Asaki Akui Kinerja Industri Keramik Nasional Makin Gemilang Pasca Penurunan Harga Gas

Oleh : Ridwan | Kamis, 15 April 2021 - 15:22 WIB

INDUSTRY.co.id - Jakarta - Kinerja industri keramik nasional terus meningkat, dimana pada kuartal I tahun 2021 telah mencapai level 75%, dan menjadi yang tertinggi sejak tahun 2015. Pencapaian tersebut juga selaras dengan Purchasing Managers Index (PMI) Manufaktur Indonesia yang meningkat ke level 53,2 pada Maret 2021.

"Ini menunjukkan bahwa kebijakan stimulus harga gas USD 6 per MMBTU untuk industri keramik efektif dan waktu yang tepat," kata Ketua Umum Asosiasi Aneka Industri Keramik Indonesia (Asaki) Edy Suyanto kepada INDUSTRY.co.id di Jakarta, Kamis (15/4/2021).

Dijelaskan Edy, industri keramik dalam negeri lebih cepat pulih dan bangkit di tengah pandemi, hal ini tidak lepas dari peran pemerintah lewan program Pemulihan Ekonomi Nasional (PEN), dana desa, dan percepatan penyerapan anggaran belanja nasional dan daerah, sehingga tren peningkatan tingkat utilitas dapat terjaga karena adanya pemulihan daya beli.

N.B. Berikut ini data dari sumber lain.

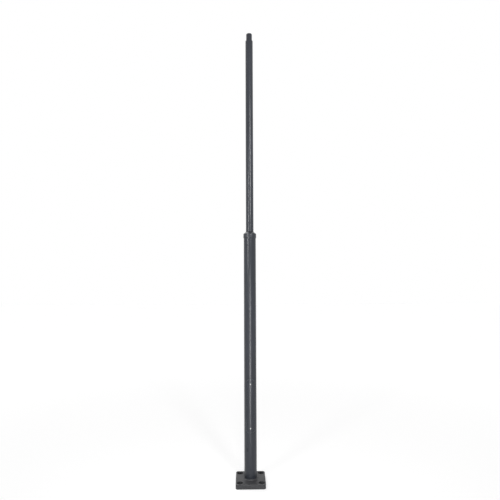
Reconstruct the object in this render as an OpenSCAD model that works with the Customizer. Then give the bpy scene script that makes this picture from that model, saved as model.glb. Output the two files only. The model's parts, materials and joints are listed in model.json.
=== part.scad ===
// Two-section lamp post on a square cast foot, with a post-top spigot.
// Millimetres, +Z up. The origin is the centre of the foot's underside,
// and the inspection door faces -Y.

/* [Post] */
// Height from the underside of the foot to the tip of the spigot
post_h = 4500; // [3600:50:5500]
// Height of the collar's lower edge above the underside of the foot
joint_h = 2372; // [1900:2:2850]

/* [Foot casting] */
// Side of the square foot
base_side = 285; // [235:1:345]
// Thickness of the foot
base_t = 44; // [36:1:60]
// Radius of the foot's upright corners
base_corner_r = 22; // [10:1:30]
// Radius of the round along the foot's top edge
base_edge_r = 4; // [2:0.5:6]
// Chamfer along the foot's bottom edge
base_bottom_c = 1.5; // [0.5:0.5:3]
// Distance from an anchor bolt's middle to the foot's two nearest sides
bolt_edge = 40; // [34:1:48]
// Diameter of the round pockets that take the anchor nuts
pocket_d = 57; // [40:1:60]
// Depth of the nut pockets
pocket_depth = 24; // [16:1:30]
// Chamfer around each pocket's mouth
pocket_lip_c = 1.5; // [0.5:0.5:3]
// Diameter of the anchor bolt holes
bolt_hole_d = 18; // [14:1:24]
// Diameter of the cable entry through the foot
cable_bore_d = 90; // [50:1:96]
// Depth of the socket that the lower tube stands in
socket_depth = 18; // [12:1:24]

/* [Lower tube] */
// Outside diameter of the lower tube
lower_d = 121; // [108:1:145]
// Wall of the lower tube
lower_wall = 4; // [3:0.5:6]
// Leg of the weld fillet around the tube's foot
weld_leg = 8; // [4:0.5:10]

/* [Inspection door] */
// Height of the door opening
door_h = 500; // [460:2:620]
// Width of the door opening, straight across
door_w = 75; // [62:1:90]
// Corner radius of the door opening
door_corner_r = 18; // [8:1:28]
// Height of the door's middle above the underside of the foot
door_mid_h = 735; // [600:5:900]
// Gap around the door cover
door_gap = 1.2; // [0.8:0.1:2]
// Distance from a door screw's middle to the nearest end of the opening
door_screw_inset = 42; // [28:1:60]
// Thread of the door screws
door_screw_d = 8; // [6:1:8]
// Width of the land that the cover's edge rests on
door_land = 8; // [6:0.5:10]
// Thickness of the backing frame behind the opening
frame_wall = 3; // [2:0.5:4]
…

"Bahkan, kabar yang menggembirakan di bulan April 2021, tingkat utilisasi produksi nasional sudah mencapai 78%," terangnya.

Lebih lanjut, Edy menjelaskan, peluang bagi industri keramik di masa depan sangat terbuka lebar antara lain, memanfaatkan pasar ekspor dengan lebih agresif pasca penurunan harga gas, serta konsumsi keramik per kapita Indonesia yang masih rendah sebesar 1,8 meter persegi per kapita sedangkan rata-rata konsumsi per kapita dunia di level 2,5 meter persegi per kapita (sumber World Ceramic Tiles Manufacturer Forum) dan rata-rata konsumsi negara tetangga di Asean di atas 3 meter persegi per kapita.

Selanjutnya, memanfaatkan stimulus PPN dan UU Cipta Kerja untuk sektor properti, serta pelarangan pemanfaatan produk impor untuk infrastruktur dan properti.

Asaki mengharapkan perhatian khusus dan dukungan dari Kementerian ESDM agar implementasi Kepmen Nomor 89-K/2020 tentang harga gas USD 6 per MMBTU untuk industri keramik di Jawa Timur bisa segera terealisasi secara penuh.

"Industri Keramik di Jatim sudah menunggu setahun lebih dan sampai saat ini belum mendapatkan kepastian dari PGN. Industri Keramik di Jatim masih harus membayar sekitar 34% dari total pemakaiannya dengan harga gas lama sebesar USD 7,98 per MMBTU. Kondisi tersebut membuat Industri keramik di Jatim membayar harga gas lebih mahal sekitar 20% dibanding sesama industri keramik domestik dan membuat gencarnya gempuran produk impor dimana periode Januari dan Februari 2021 bertumbuh 13% dibanding periode yang sama di tahun lalu," papar Edy.

"Asaki siap menyerap lebih pemanfaatan gas dan saat ini masih menunggu kepastian dari Kementerian ESDM untuk tambahan alokasi volume gas tahap dua sebesar 40 BBTUD," tambahnya.

Disisi lain, Asaki berharap pemerintah menunda kenaikan tarif lift on lift off di pelabuhan Tanjung Priok, karena industri keramik nasional masih berjuang "rebound" dari dampak pandemi Covid-19 dan ditengah mahalnya biaya logistik di Tanah Air, sehingga akan mendistorsi efektivitas program pemerintah untuk membantu meningkatkan daya saing industri.

Selain itu, tambah Edy, industri keramik masih mengalami kendala ketersediaan dan harga kontainer untuk ekspor yang saat ini masih sangat mahal dibanding sebelumnya.

Sebagai informasi, berdasarkan catatan Asaki, kinerja ekspor industri keramik nasional di bulan Januari dan Februari 2021 menurun 15% jika dibandingkan periode yang sama di tahun 2020.

"Hal ini dikarenakan pihak buyer menahan pembelian akibat kenaikan Ocean Freight atau kontainer, sedangkan di satu pihak industri keramik nasional tidak mampu mensubsidi kenaikan harga kontainer tujuan ekspor," tutup Edy.